"Depremle yaşamayı öğrenmek zorundayız"

1043

Boğaziçi Üniversitesi İklim Değişikliği ve Politikaları Uygulama ve Araştırma Merkezi Yönetim Kurulu Üyesi Klimatolog ve Meteorolog Prof. Dr. Murat Türkeş, İzmir`i de Ege Denizi`ndeki depremi ve deprem gerçeğini değerlendirdi. Sosyal medya hesabından açıklamalarda bulunan Prof. Dr. Türkeş, "Türkiye`nin deprem coğrafyası bellidir; diri fay haritası, deprem tehlike haritası ve konuya ilişkin eski-yeni çok sayıda bilimsel çalışması vardır: Türkiye`nin deprem coğrafyası ve deprem üretebilecek diri fayları bize bir deprem ülkesinde yaşadığımızı sıklıkla, dahası çok acı bir biçimde anımsatıyor! Türkiye `Türkiye Deprem Tehlike Haritasına` uzaktan sadece bakarak değil, ona uygun bina ve kent tasarımları yaparak, deprem tehlike ya da potansiyel riskine en dayanıklı binalar üreterek, var olan binaları depreme karşı güçlendirerek, en önemlisi depreme karşı etkilenebilirlik ve riski azaltacak deprem afet yönetimlerini yaşamın tüm alanlarında ve tüm sektörlerde hayata geçirerek, kısaca depreme hazırlıklı olmayı, ondan en az zarar görebilecek, etkilenebilirliği en aza indirecek şekilde yaşamayı öğrenmek zorundadır. İzmir ve Manisa yöreleri AFAD`ın (2018) Deprem Tehlike haritasına göre, yüksek tehlikenin öngörüldüğü bir alanda yer alıyor. MTA (2012) Türkiye Diri Fay Haritasına göreyse, yörede hem eskiden kırılarak depremlere neden olmuş yüzey kırığı faylar var hem de kırıldığında deprem üretebilecek birçok görece yaşlı ve çok genç diri faylar var. Boğaziçi Üniversitesi Kandilli Rasathanesi ve Deprem Araştırma Enstitüsü`nün değerlendirmesine göre büyüklüğü 6.6 olan (başka büyüklük kestirimleri de var) böyle bağımsız bir depremin ne yazık ki artçıları oluyor ve bir süre olabilecektir.
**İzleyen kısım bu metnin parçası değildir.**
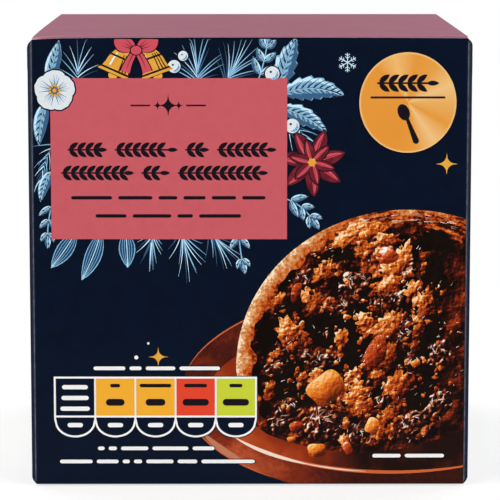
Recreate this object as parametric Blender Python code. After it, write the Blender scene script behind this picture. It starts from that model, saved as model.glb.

Bilim ve bilimsel gözlem ve deneyimlerimiz bize bunu açıkça söylüyor. Yurttaşlarımızın bu günlerde daha dikkatli olması, yapılan uyarılara uyması ve söz konusu deprem gerçeğinin yaşamımızı çok ciddi düzeyde denetlediğini unutmamalarını öneriyorum" dedi.